Given the obstacles ahead, most everyone who has looked at carbon dioxide removal warns that the technology cannot be seen as a license to keep burning fossil fuels. As Steve Hamburg, chief scientist at the Environmental Defense Fund, puts it, “We’ve got to mitigate emissions — that’s first, second, third and tenth.” But until we do, coming up with a backup plan can’t hurt.

POSTED ON 23 Feb 2012 IN Business & Innovation Climate Energy Science & Technology Sustainability Water Africa Asia Middle East North America 

COMMENTS


Sounds like it may become, possibly, a profitable, but rather small, business?

Or could it just become another pseudo-solution that turns up having various bad side effects? Like chopping down tropical forests to plant oil palms to produce bio-diesel? While driving up food prices in poor countries?

Let them try by all means .. but if the scientific community says it is pie in the sky, and some people say it can be a good business. Hmm.

Posted by Nichol on 23 Feb 2012


"All three startups intend to get their businesses rolling by selling CO2 to the oil industry."
"What this means for the environment is that carbon pollution need not be cleaned up at its source."

It's astounding that these air capture technologies all have their hands in the continuation of one of the extractive energy industries most responsible for emissions! How is that not contradictory? Here's an idea that makes economic sense, and doesn't support palliative attempts at keeping 'extreme energy' extraction afloat for as long as possible:

SEQUESTER CARBON IN THE SOIL, WHERE IT BELONGS.

Closed-loop or carbon-neutral cycles involving algae biofuels won't make a deep impact on current levels of atmospheric CO2 -- no carbon-*neutral* approach will. Carbon-negative strategies with an emphasis on drawing down carbon into soils and agriculture, as with deep-rooting perennials and biochar production, increase their capacity to store carbon the more widely they're implemented, and directly impact increased food production and local economic security. And they don't require the natural gas industry, struggling to squeeze out its final drops, in order to be deployed.

Posted by Sam S on 23 Feb 2012


While it is great to see these new technologies being considered, what appears to be entirely missing from this particular discussion of CO2 "air capture" is reforestation. Trees have a long and proven track record as global carbon sinks while also providing numerous other ecosystem services.

Some will say that trees have limited life spans and ultimately will give back their CO2 and become carbon neutral or even positive. However, entrepreneur Sir Richard Branson and others have concluded that waste biomass can be converted into "biochar" and put back into the soil where it will perform many valuable functions while sequestering the CO2 indefinitely.

Sustainable Land Development Initiative Goes Carbon Negative -

http://www.triplepundit.com/2010/09/sldi-project-carbon-negative/

Posted by Terry Mock on 23 Feb 2012


What about the CO2 required to build and power the carbon capture equipment???? - alternatively plant quick growing trees use the wood for fuel (instead of fossil fuel) and/or construction timber instead of energy consuming steel or concrete - and its a double plus - quite simple really.

Look at the Mckinsey Carbon dioxide cost abatement curve - available in this report - carbon capture is waste of time and money:

http://www.mckinsey.com/Client_Service/Sustainability/Latest_thinking/Costcurves

Posted by Andrew on 23 Feb 2012


Carbon dioxide injection has been used for decades by the energy industry to enhance recovery from aging reservoirs.
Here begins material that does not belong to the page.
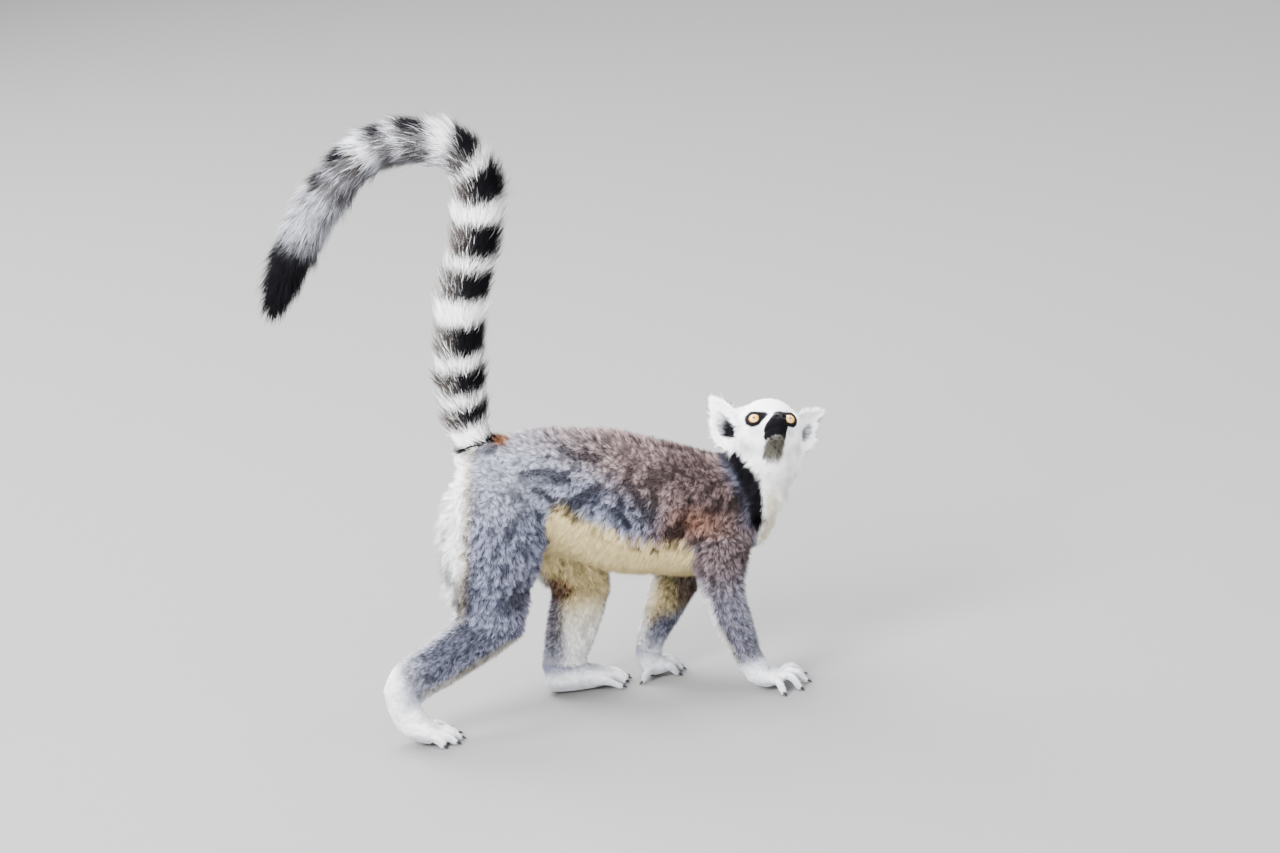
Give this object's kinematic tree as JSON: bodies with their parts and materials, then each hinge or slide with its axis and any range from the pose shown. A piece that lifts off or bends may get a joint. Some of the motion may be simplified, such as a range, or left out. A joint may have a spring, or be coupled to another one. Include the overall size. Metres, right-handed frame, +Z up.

However, it seems unlikely this mechanism can achieve the magnitude of CO2 reduction needed to ever partially offset emissions. In addition, as I understand it, the injected CO2 serves two purposes in enhancing recovery: it pressurizes the reservoir so oil flow is restored and some of the CO2 dissolves in the oil to lower its viscosity. However, as this oil is produced, what happens to the CO2? Matter is neither created nor destroyed. If it leaks out with the product (and much of it actually does), then it isn't sequestered but merely re-emitted to the atmosphere. So in addition to re-emitted CO2, the newly produced petroleum will be burned for an overall net gain in atmospheric CO2.

Posted by Steve Boss on 23 Feb 2012


CO2 Removal fails to address the root cause of global warming as Gunther claims. It is addressing the problem only at the end of the pipe. The root causes stem from over-consumption of energy and the subsequent production of greenhouse gases as waste. To address the root causes - we need to be looking at the front end of that equation, which means reducing fossil fuel consumption and CO2/Methane production.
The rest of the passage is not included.